▶ TASK BRIEF
From the records below, copy every line that contains the word "joints".
-.-.-
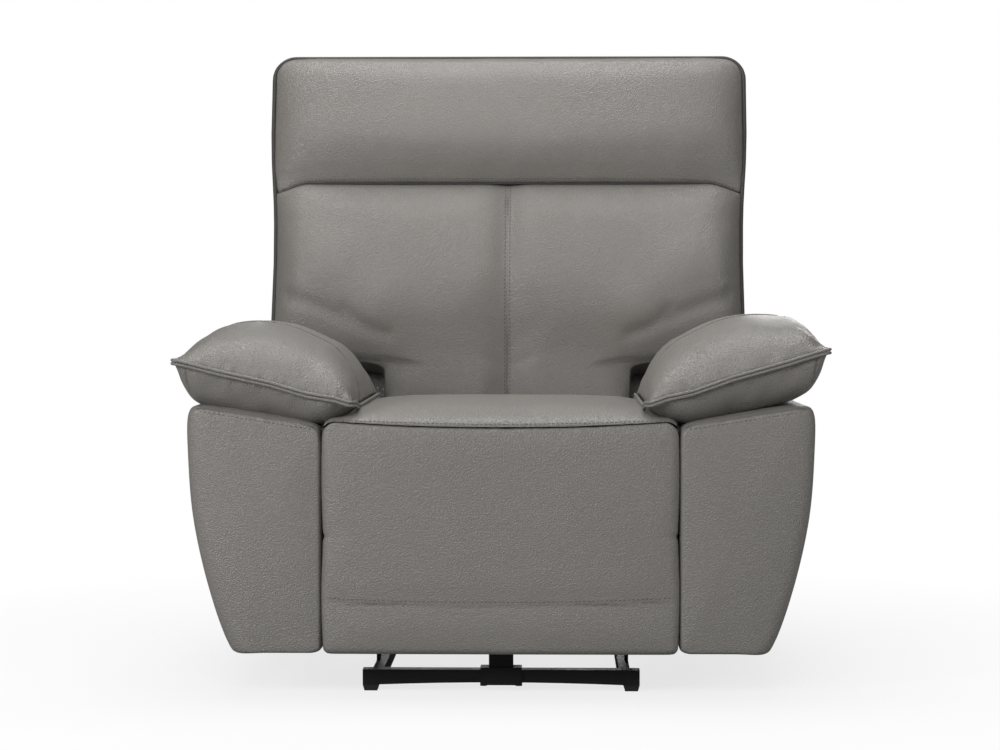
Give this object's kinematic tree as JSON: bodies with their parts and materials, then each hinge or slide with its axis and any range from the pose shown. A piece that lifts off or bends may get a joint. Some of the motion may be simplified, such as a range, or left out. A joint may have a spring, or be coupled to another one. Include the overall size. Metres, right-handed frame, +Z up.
{
  "type": "powered recliner seat",
  "caption": "Powered recliner seat for one: leather cushions and stuffed arms, a hinged leg rest and a reclining back on a low steel base",
  "frame": {"origin": "on the floor, under the middle of the chair's box with the leg rest down and the back up", "axes": "+X to the right in the picture (the sitter's left), -Y the way the sitter faces, +Z up"},
  "size_m": [1.052, 0.9345, 1.0948],
  "materials": {
    "leather": "warm grey pebbled leather, satin",
    "black_steel": "black powder coat, satin",
    "zinc_steel": "zinc plated steel",
    "timber": "raw plywood and pine",
    "black_plastic": "moulded, fine texture",
    "button_plastic": "moulded, satin"
  },
  "bodies": {
    "base": {"base_front_bar": "black_steel", "base_rear_tube": "black_steel", "base_rail_left": "black_steel", "base_rail_right": "black_steel", "foot_front_left": "black_plastic", "foot_front_right": "black_plastic", "foot_rear_left": "black_plastic", "foot_rear_right": "black_plastic", "motor_mount": "black_steel", "recline_rail": "zinc_steel", "recline_motor": "black_plastic"},
    "rear_lift": {"rear_lift_link_left": "black_steel", "rear_lift_link_right": "black_steel"},
    "front_lift": {"front_lift_link_left": "black_steel", "front_lift_link_right": "black_steel", "lift_cross_tube": "black_steel"},
    "recline_nut": {"recline_slider": "black_plastic"},
    "seat": {"seat_plate_left": "black_steel", "seat_plate_right": "black_steel", "side_board_left": "timber", "side_board_right": "timber", "seat_front_rail": "timber", "seat_rear_rail": "timber", "seat_spring_unit": "zinc_steel", "seat_cushion": "leather", "arm_body_left": "leather", "arm_body_right": "leather", "arm_pad_left": "leather", "arm_pad_right": "leather", "flap_hinge_left": "black_steel", "flap_hinge_right": "black_steel", "back_hinge_left": "black_steel", "back_hinge_right": "black_steel", "control_panel": "black_plastic", "footrest_motor": "black_plastic", "footrest_rail": "zinc_steel"},
    "back": {"back_frame": "timber", "back_cushion": "leather", "headrest": "leather", "back_rear_cover": "leather"},
    "flap": {"flap_arm_left": "black_steel", "flap_arm_right": "black_steel", "flap_board": "timber", "flap_pad": "leather"},
    "footrest": {"footrest_arm_left": "black_steel", "footrest_arm_right": "black_steel", "footrest_board": "timber", "footrest_pad": "leather"},
    "leg_drive": {"torque_tube": "black_steel", "drive_link_left": "black_steel", "drive_link_right": "black_steel"},
    "push_links": {"push_link_left": "black_steel", "push_link_right": "black_steel"},
    "footrest_nut": {"footrest_slider": "black_plastic"},
    "key_back_down": {"button_back_down": "button_plastic"},
    "key_back_up": {"button_back_up": "button_plastic"},
    "key_feet_up": {"button_feet_up": "button_plastic"},
    "key_feet_down": {"button_feet_down": "button_plastic"}
  },
  "joints": [
    {"name": "recline", "type": "hinge", "parent": "base", "child": "rear_lift", "pos_m": [0, -0.00329, 0.06], "axis": [1, 0, 0], "range_deg": [0, 40]},
    {"name": "seat_carry", "type": "hinge", "parent": "rear_lift", "child": "seat", "pos_m": [0, 0.0432, 0.15969], "axis": [1, 0, 0], "range_deg": [-40, 0]},
    {"name": "front_lift_swing", "type": "hinge", "parent": "base", "child": "front_lift", "pos_m": [0, -0.27329, 0.06], "axis": [1, 0, 0], "range_deg": [0, 40]},
    {"name": "recline_nut_slide", "type": "slide", "parent": "base", "child": "recline_nut", "axis": [0, -1, 0], "range_m": [0, 0.041]},
    {"name": "back_recline", "type": "hinge", "parent": "seat", "child": "back", "pos_m": [0, 0.15171, 0.262], "axis": [-1, 0, 0], "range_deg": [0, 33.1]},
    {"name": "leg_rest", "type": "hinge", "parent": "seat", "child": "flap", "pos_m": [0, -0.44529, 0.43], "axis": [-1, 0, 0], "range_deg": [0, 82.75]},
    {"name": "footrest_fold", "type": "hinge", "parent": "flap", "child": "footrest", "pos_m": [0, -0.44529, 0.261], "axis": [-1, 0, 0], "range_deg": [0, 5.3]},
    {"name": "drive_turn", "type": "hinge", "parent": "seat", "child": "leg_drive", "pos_m": [0, -0.35089, 0.2976], "axis": [-1, 0, 0], "range_deg": [0, 83.5]},
    {"name": "push_link_turn", "type": "hinge", "parent": "leg_drive", "child": "push_links", "pos_m": [0, -0.29813, 0.10365], "axis": [1, 0, 0], "range_deg": [0, 81.6]},
    {"name": "footrest_nut_slide", "type": "slide", "parent": "seat", "child": "footrest_nut", "axis": [0, -1, 0], "range_m": [0, 0.0645]},
    {"name": "press_back_down", "type": "slide", "parent": "seat", "child": "key_back_down", "axis": [1, 0, 0], "range_m": [0, 0.0016], "stiffness_N_per_m": 350, "springref_m": -0.0005},
    {"name": "press_back_up", "type": "slide", "parent": "seat", "child": "key_back_up", "axis": [1, 0, 0], "range_m": [0, 0.0016], "stiffness_N_per_m": 350, "springref_m": -0.0005},
    {"name": "press_feet_up", "type": "slide", "parent": "seat", "child": "key_feet_up", "axis": [1, 0, 0], "range_m": [0, 0.0016], "stiffness_N_per_m": 350, "springref_m": -0.0005},
    {"name": "press_feet_down", "type": "slide", "parent": "seat", "child": "key_feet_down", "axis": [1, 0, 0], "range_m": [0, 0.0016], "stiffness_N_per_m": 350, "springref_m": -0.0005}
  ],
  "couplings": [
    {"joint": "seat_carry", "follows": "recline", "ratio": -1},
    {"joint": "front_lift_swing", "follows": "recline", "ratio": 1},
    {"joint": "recline_nut_slide", "follows": "recline", "m_per_rad": 0.05857},
    {"joint": "back_recline", "follows": "recline", "ratio": 0.825},
    {"joint": "footrest_fold", "follows": "leg_rest", "ratio": 0.06233},
    {"joint": "drive_turn", "follows": "leg_rest", "ratio": 1.0059},
    {"joint": "push_link_turn", "follows": "leg_rest", "ratio": 0.98293},
    {"joint": "footrest_nut_slide", "follows": "leg_rest", "m_per_rad": 0.04415}
  ]
}
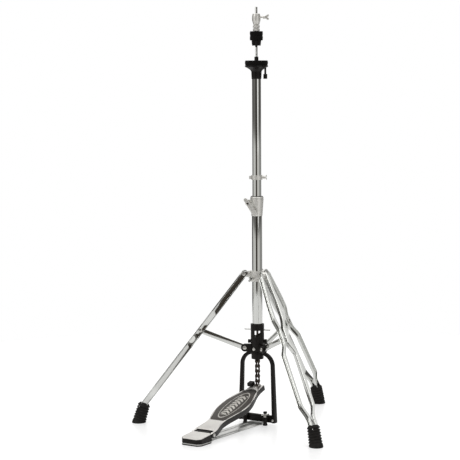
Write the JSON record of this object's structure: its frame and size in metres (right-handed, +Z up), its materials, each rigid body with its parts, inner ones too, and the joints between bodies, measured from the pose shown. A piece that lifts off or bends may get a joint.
-.-.-
▶ FULL RESPONSE
  "joints": [
Write the JSON record of this object's structure: its frame and size in metres (right-handed, +Z up), its materials, each rigid body with its parts, inner ones too, and the joints between bodies, measured from the pose shown. A piece that lifts off or bends may get a joint.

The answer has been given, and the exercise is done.